W. Allen Orr reviews Thomas Nagel’s recent Mind and Cosmos: Why the Materialist Neo-Darwinian Conception of Nature Is Almost Certainly False in the NYRB . Orr sums up Nagel’s assault on neo-Darwinian reductionism this way:

“Nagel insists that the mind-body problem ‘is not just a local problem’ but ‘invades our understanding of the entire cosmos and its history.’ If what he calls ‘materialist naturalism’ or just ‘materialism’ can’t explain consciousness, then it can’t fully account for life since consciousness is a feature of life. And if it can’t explain life, then it can’t fully account for the chemical and physical universe since life is a feature of that universe. Subjective experience is not, to Nagel, some detail that materialist science can hand-wave away.

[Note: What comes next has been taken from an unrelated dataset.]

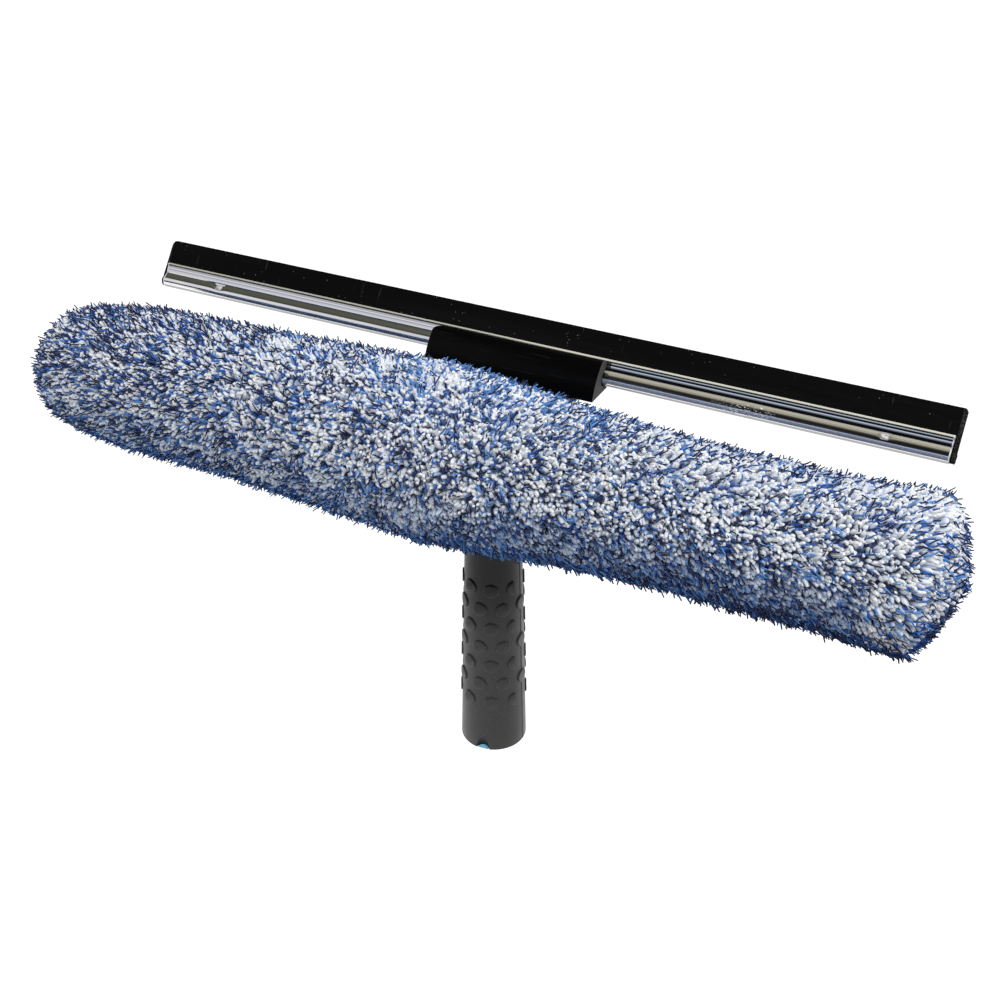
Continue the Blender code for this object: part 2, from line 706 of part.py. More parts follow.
def clip_screw_holes(name, radius, low, high):
    """Upright holes of one radius, one for each of the clip's screws."""
    y = clip_screw_y()
    bm = bmesh.new()
    for side in (-1, 1):
        x = side * CLIP_SCREW_X
        add_rod(bm, radius, (x, y, low), (x, y, high), sides=16)
    return mesh_of(bm, name)


def make_clip_screw(name, side, material):
    top = plate_span()[2]
    under = top - PLATE_THICKNESS - SEAT_GAP
    head = 2 * CLIP_SCREW_RADIUS
    tip = top + CLIP_SCREW_BITE
    points = [(0.0, tip), (CLIP_SCREW_RADIUS / 2, tip),
              (CLIP_SCREW_RADIUS, tip - CLIP_SCREW_RADIUS), (CLIP_SCREW_RADIUS, under),
              (head, under), (head, under - CLIP_SCREW_RADIUS / 2),
              (head - CLIP_SCREW_RADIUS / 2, under - CLIP_SCREW_RADIUS),
              (0.0, under - CLIP_SCREW_RADIUS)]
    screw = piece(name, profile(name, points, closed=False), material)
    turned(screw, 16)
    screw.location = (side * CLIP_SCREW_X, clip_screw_y(), 0.0)
    return screw


def clip_outline():
    center = (0.0, BEAD_RADIUS)
    seat = BEAD_RADIUS + SEAT_GAP
    face = FLANGE_HALF + SEAT_GAP
    lip_under = CHANNEL_HEIGHT - 2 * LIP_RADIUS - SEAT_GAP
    crown = (FLANGE_HALF + LIP_REACH + SEAT_GAP, lip_under)
    front = bowed((CLIP_FOOT_REACH, -CLIP_DROP), (CLIP_HEAD_REACH, CLIP_TOP), CLIP_BOW)
    shoulder = bowed((CLIP_HEAD_REACH, CLIP_TOP), crown, CLIP_SHOULDER_BOW, steps=3)[1:]
    groove_top = math.acos(face / CLIP_GROOVE_RADIUS)
    groove_low = -math.asin(seat / CLIP_GROOVE_RADIUS)
    groove = arc(center, CLIP_GROOVE_RADIUS, groove_top, groove_low)
    rear_low = -HALF_TURN + math.asin((BEAD_RADIUS - CLIP_REAR_TOP) / seat)
    rear = arc(center, seat, -QUARTER_TURN, rear_low, steps=4)
    back = [(-CLIP_REAR_REACH, CLIP_REAR_TOP), (-CLIP_REAR_REACH, CLIP_REAR_FOOT)]
    return front + shoulder + [(face, lip_under)] + groove + rear + back


def make_clip(material, blade_frame):
    mesh = extrusion("clip_body", [front_to_local(clip_outline())], CLIP_LENGTH / 2)
    clip = piece("clip_body", mesh, material, blade_frame)
    soften(clip, CLIP_EDGE)
    top = plate_span()[2]
    bores = clip_screw_holes("clip_bores", CLIP_SCREW_RADIUS + SEAT_GAP, top - CUT_OVERRUN,
                             top + CLIP_SCREW_BITE + SEAT_GAP)
    cut(clip, guide("clip_bores", bores))
    return clip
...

It’s a deal breaker. Nagel believes that any future science that grapples seriously with the mind-body problem will be one that is radically reconceived.” In place of mutation and natural selection, Nagel points to “teleology” as the basis of a new science, the universe’s “tendency of the universe to aim for certain goals as it unfolds through time.”

Nagel remains an atheist, and he doesn’t convince Orr by Nagel’s critiques of Darwinism or his claim that consciousness is an unsurmountable obstacle to materialism. But something remarkable is going on when a review of a book by a major contemporary philosopher has to include the disclaimer “before creationists grow too excited.”